INSTRUCTIONS TO FOLLOW =>
Gather all lines from the material that contain "this".
____ DATASET SECTION
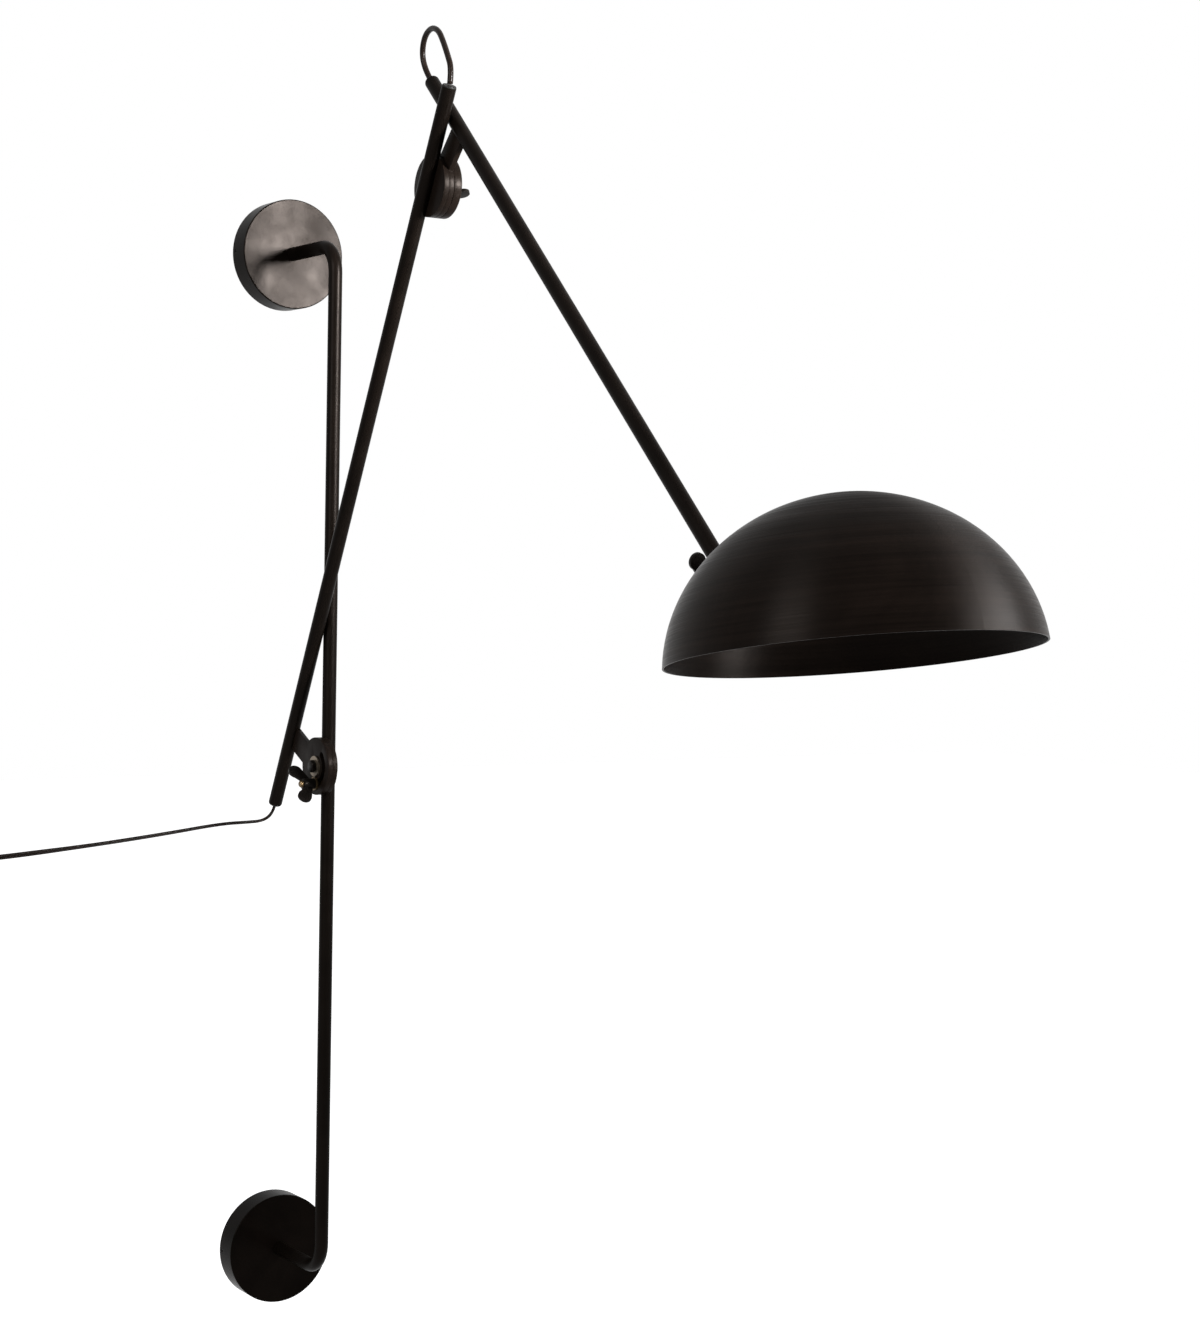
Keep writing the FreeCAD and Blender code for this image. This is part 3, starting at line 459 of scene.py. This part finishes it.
# ---- threads on the free ends of the three studs
def thread_tree():
    """Ridge wound round an axis along X, from its place, by pitch and turns."""
    tree = bpy.data.node_groups.new("stud_thread", "GeometryNodeTree")
    for name in ("Radius", "Pitch", "Turns", "Ridge"):
        tree.interface.new_socket(name, in_out="INPUT", socket_type="NodeSocketFloat")
    tree.interface.new_socket("Place", in_out="INPUT", socket_type="NodeSocketVector")
    tree.interface.new_socket("Finish", in_out="INPUT", socket_type="NodeSocketMaterial")
    tree.interface.new_socket("Geometry", in_out="OUTPUT", socket_type="NodeSocketGeometry")
    given = add(tree, "NodeGroupInput").outputs
    height = add(tree, "ShaderNodeMath", operation="MULTIPLY")
    tree.links.new(given["Pitch"], height.inputs[0])
    tree.links.new(given["Turns"], height.inputs[1])
    helix = add(tree, "GeometryNodeCurveSpiral")
    helix.inputs["Resolution"].default_value = thread_steps
    tree.links.new(given["Turns"], helix.inputs["Rotations"])
    tree.links.new(given["Radius"], helix.inputs["Start Radius"])
    tree.links.new(given["Radius"], helix.inputs["End Radius"])
    tree.links.new(height.outputs[0], helix.inputs["Height"])
    ridge = add(tree, "GeometryNodeCurvePrimitiveCircle")
    ridge.inputs["Resolution"].default_value = ridge_sides
    tree.links.new(given["Ridge"], ridge.inputs["Radius"])
    swept = add(tree, "GeometryNodeCurveToMesh")
    swept.inputs["Fill Caps"].default_value = True
    tree.links.new(helix.outputs["Curve"], swept.inputs["Curve"])
    tree.links.new(ridge.outputs["Curve"], swept.inputs["Profile Curve"])
    moved = add(tree, "GeometryNodeTransform")
    moved.inputs["Rotation"].default_value = (0, math.pi / 2, 0)
    tree.links.new(given["Place"], moved.inputs["Translation"])
    tree.links.new(swept.outputs["Mesh"], moved.inputs["Geometry"])
    real = add(tree, "GeometryNodeRealizeInstances")
    tree.links.new(moved.outputs["Geometry"], real.inputs["Geometry"])
    painted = add(tree, "GeometryNodeSetMaterial")
    tree.links.new(real.outputs["Geometry"], painted.inputs["Geometry"])
    tree.links.new(given["Finish"], painted.inputs["Material"])
    result = add(tree, "NodeGroupOutput")
    tree.links.new(painted.outputs["Geometry"], result.inputs["Geometry"])
    return tree


def stud_place(number):
    """Lower end, along X, of the threaded part of a stud, on the stud's own axis."""
    stud = [v.co for v in nodes["hinge%d_stud" % number].data.vertices]
    disc = [v.co.x for v in nodes["hinge%d_disc" % number].data.vertices]
    disc_x = (min(disc) + max(disc)) / 2
    tip = max((p.x for p in stud), key=lambda x: abs(x - disc_x))
    outward = 1 if tip > disc_x else -1
    ends = (tip - outward * stud_chamfer, tip - outward * (stud_chamfer + thread_turns * thread_pitch))
    y = (min(p.y for p in stud) + max(p.y for p in stud)) / 2
    z = (min(p.z for p in stud) + max(p.z for p in stud)) / 2
    return (min(ends), y, z)


def thread_stud(number, tree):
    """Thread on one hinge's stud."""
    name = "hinge%d_stud" % number
    obj = bpy.data.objects.new(name + "_thread", bpy.data.meshes.new(name + "_blank"))
    bpy.context.collection.objects.link(obj)
    wound = obj.modifiers.new("wound", "NODES")
    wound.node_group = tree
    sizes = {"Radius": stud_d / 2, "Pitch": thread_pitch, "Turns": thread_turns, "Ridge": thread_depth / 2,
             "Place": stud_place(number), "Finish": brass}
    for socket in tree.interface.items_tree:
        if socket.in_out == "INPUT":
            wound[socket.identifier] = sizes[socket.name]
    obj.data = plain_mesh(obj, name + "_thread")
    obj.modifiers.clear()
    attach(obj, body_of(nodes[name])[0])


stud_thread = thread_tree()
for number in (1, 2, 3):
    thread_stud(number, stud_thread)


# ---- cords
def nurbs(name, points):
    """Open curve that the route's points pull on."""
    curve = bpy.data.curves.new(name, "CURVE")
    curve.dimensions = "3D"
    spline = curve.splines.new("NURBS")
    spline.points.add(len(points) - 1)
    for control, point in zip(spline.points, points):
        control.co = (*point, 1.0)
    spline.order_u = route_order
    spline.use_endpoint_u = True
    spline.resolution_u = route_steps
    obj = bpy.data.objects.new(name, curve)
    bpy.context.collection.objects.link(obj)
    return obj


def path_along(name, points):
    """Closely set points on the smooth line of a route."""
    route = nurbs(name, points)
    line = plain_mesh(route, name)
    path = [v.co.copy() for v in line.vertices]
    bpy.data.meshes.remove(line)
    bpy.data.objects.remove(route)
    return path


def coil_point(turn):
    """Centre of the wound lead after this many turns, from the top, spiralling in and out by layers."""
    per_layer = coil_turns / coil_layers
    layer = min(int(turn / per_layer), coil_layers - 1)
    part = turn - layer * per_layer
    half_width = per_layer * coil_pitch / 2
    inward = part * coil_pitch if layer % 2 == 0 else (per_layer - part) * coil_pitch
    radius = coil_mean_r + half_width - inward
    level = 0.0
    for k in range(1, coil_layers):
        level += eased(min(1.0, max(0.0, (turn - k * per_layer) / coil_step_turns + 0.5)))
    angle = math.pi / 2 + 2 * math.pi * turn
    return Vector((coil_centre[0] + radius * math.cos(angle), coil_front + level * coil_pitch,
                   coil_centre[1] + radius * math.sin(angle)))


def lead_route():
    """From the lower arm's end along the wall, round the coil and down into the plug."""
    start = lower_end - lower_up * bushing_flange_t
    points = [start, start - lower_up * lead_first_run]
    points += [Vector(p) for p in lead_points]
    points.append(coil_point(0.0) + Vector((lead_last_run, 0, 0)))
    points.append(coil_point(0.0) + Vector((coil_end_run, 0, 0)))
    count = int(coil_turns * coil_points_per_turn)
    points += [coil_point(coil_turns * i / count) for i in range(count + 1)]
    points.append(points[-1] - Vector((0, 0, plug_run / 2)))
    points.append(points[-1] - Vector((0, 0, plug_run / 2)))
    return points


def loop_route():
    """From the upper arm's top, over and down into the lower arm's top."""
    start = upper_top + upper_up * bushing_flange_t
    points = [start, start + upper_up * loop_first_run]
    points += [Vector(p) for p in loop_points]
    points.append(lower_top + lower_up * (bushing_flange_t + loop_end_gap))
    return points


def twist_at(share):
    """How far the flat lead has turned about its own line, in radians."""
    before = lead_twists[0]
    for after in lead_twists[1:]:
        if share <= after[0]:
            x = (share - before[0]) / (after[0] - before[0])
            return before[1] + (after[1] - before[1]) * eased(x)
        before = after
    return before[1]


def frames_along(points):
    """Unit sideways and upward directions at each point, carried along without turning."""
    tangents = []
    for i in range(len(points)):
        low = points[max(0, i - 1)]
        high = points[min(len(points) - 1, i + 1)]
        tangents.append((high - low).normalized())
    side = tangents[0].cross(Vector((1, 0, 0))).normalized()
    frames = []
    for tangent in tangents:
        side = (side - tangent * side.dot(tangent)).normalized()
        frames.append((side, tangent.cross(side).normalized()))
    return frames


def twin_section():
    """Outline of a flat twin lead: two cores side by side with a groove between them."""
    core = twin_t / 2
    apart = (twin_w - twin_t) / 2
    points = []
    hidden = math.radians(groove_half_angle)
    for side in (1, -1):
        for i in range(core_points):
            a = -math.pi + hidden + (2 * math.pi - 2 * hidden) * i / (core_points - 1)
            points.append((side * (apart + core * math.cos(a)), side * core * math.sin(a)))
    return points


def round_section(diameter):
    turns = [2 * math.pi * i / round_sides for i in range(round_sides)]
    return [(diameter / 2 * math.cos(a), diameter / 2 * math.sin(a)) for a in turns]


def sheathed(name, points, section, twist, material):
    """Tube with this section along the points, closed at both ends."""
    frames = frames_along(points)
    mesh = bmesh.new()
    rings = []
    total = sum((b - a).length for a, b in zip(points, points[1:]))
    run = 0.0
    for i, point in enumerate(points):
        if i:
            run += (point - points[i - 1]).length
        side, up = frames[i]
        turn = twist(run / total)
        across = side * math.cos(turn) + up * math.sin(turn)
        over = up * math.cos(turn) - side * math.sin(turn)
        rings.append([mesh.verts.new(point + across * x + over * y) for x, y in section])
    for low, high in zip(rings, rings[1:]):
        for i in range(len(section)):
            j = (i + 1) % len(section)
            mesh.faces.new((low[i], low[j], high[j], high[i]))
    mesh.faces.new(rings[0][::-1])
    mesh.faces.new(rings[-1])
    bmesh.ops.recalc_face_normals(mesh, faces=mesh.faces)
    data = bpy.data.meshes.new(name)
    mesh.to_mesh(data)
    mesh.free()
    for face in data.polygons:
        face.use_smooth = True
    data.materials.append(material)
    obj = bpy.data.objects.new(name, data)
    bpy.context.collection.objects.link(obj)
    return obj


def make_lead():
    path = path_along("lead_line", lead_route())
    lead = sheathed("lead", path, twin_section(), twist_at, cable_sheath)
    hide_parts("lead_cord", "lead_coil")
    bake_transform(lead, "lower_arm", "wall_frame", start=tuple(lower_end), end=lead_held_at)


def make_loop():
    path = path_along("loop_line", loop_route())
    loop = sheathed("loop", path, round_section(cable_d), lambda share: 0.0, cable_sheath)
    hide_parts("loop_cable")
    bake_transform(loop, "upper_arm", "lower_arm", start=loop_moves_before, end=loop_stays_after)


make_lead()
make_loop()


# ---- stage, light and camera
def make_camera():
    forward = Vector((math.sin(camera_turn) * math.cos(camera_tip),
                      math.cos(camera_turn) * math.cos(camera_tip),
                      math.sin(camera_tip)))
    level = Vector((math.cos(camera_turn), -math.sin(camera_turn), 0))
    upward = level.cross(forward)
    right = level * math.cos(camera_roll) + upward * math.sin(camera_roll)
    up = upward * math.cos(camera_roll) - level * math.sin(camera_roll)
    data = bpy.data.cameras.new("camera")
    data.sensor_width = sensor_mm
    data.lens = lens_mm
    data.clip_end = camera_reach
    obj = bpy.data.objects.new("camera", data)
    obj.matrix_world = Matrix((
        (right.x, up.x, -forward.x, camera_at[0]),
        (right.y, up.y, -forward.y, camera_at[1]),
        (right.z, up.z, -forward.z, camera_at[2]),
        (0, 0, 0, 1)))
    bpy.context.collection.objects.link(obj)
    bpy.context.scene.camera = obj


def seen_white(tree, plain, white):
    """Strength of 'plain' for light and 'white' where the eye, a gloss or glass sees it."""
    path = add(tree, "ShaderNodeLightPath")
    both = add(tree, "ShaderNodeMath", operation="MAXIMUM")
    tree.links.new(path.outputs["Is Camera Ray"], both.inputs[0])
    tree.links.new(path.outputs["Is Transmission Ray"], both.inputs[1])
    any_ray = add(tree, "ShaderNodeMath", operation="MAXIMUM")
    tree.links.new(both.outputs[0], any_ray.inputs[0])
    tree.links.new(path.outputs["Is Glossy Ray"], any_ray.inputs[1])
    strength = add(tree, "ShaderNodeMapRange")
    strength.inputs["To Min"].default_value = plain
    strength.inputs["To Max"].default_value = white
    tree.links.new(any_ray.outputs[0], strength.inputs["Value"])
    return strength.outputs["Result"]


def make_world():
    world = bpy.data.worlds.new("studio")
    world.use_nodes = True
    tree = world.node_tree
    background = tree.nodes["Background"]
    background.inputs["Color"].default_value = (1, 1, 1, 1)
    tree.links.new(seen_white(tree, studio_light, studio_white), background.inputs["Strength"])
    bpy.context.scene.world = world


def make_floor():
    data = bpy.data.meshes.new("floor")
    corners = ((-1, -1), (1, -1), (1, 1), (-1, 1))
    data.from_pydata([(x * floor_half, y * floor_half, floor_level) for x, y in corners], [], [(0, 1, 2, 3)])
    floor = bpy.data.objects.new("floor", data)
    bpy.context.collection.objects.link(floor)
    material, tree, shader = new_material("pale_floor")
    shader.inputs["Base Color"].default_value = (0.86, 0.86, 0.86, 1)
    shader.inputs["Roughness"].default_value = 0.8
    shader.inputs["Emission Color"].default_value = (1, 1, 1, 1)
    tree.links.new(seen_white(tree, 0.0, floor_glow), shader.inputs["Emission Strength"])
    data.materials.append(material)


def soft_lamp(name, at, towards, size, watts, cone):
    data = bpy.data.lights.new(name, "AREA")
    data.shape = "RECTANGLE"
    data.size, data.size_y = size
    data.energy = watts
    data.spread = math.radians(cone)
    obj = bpy.data.objects.new(name, data)
    obj.location = at
    obj.rotation_euler = (Vector(towards) - Vector(at)).to_track_quat("-Z", "Y").to_euler()
    bpy.context.collection.objects.link(obj)


make_camera()
make_world()
make_floor()
for lamp in lamps:
    soft_lamp(*lamp)
bpy.context.scene.view_settings.view_transform = "Standard"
________
TASK ANSWER =>
Keep writing the FreeCAD and Blender code for this image. This is part 3, starting at line 459 of scene.py. This part finishes it.
    """Centre of the wound lead after this many turns, from the top, spiralling in and out by layers."""
    """Tube with this section along the points, closed at both ends."""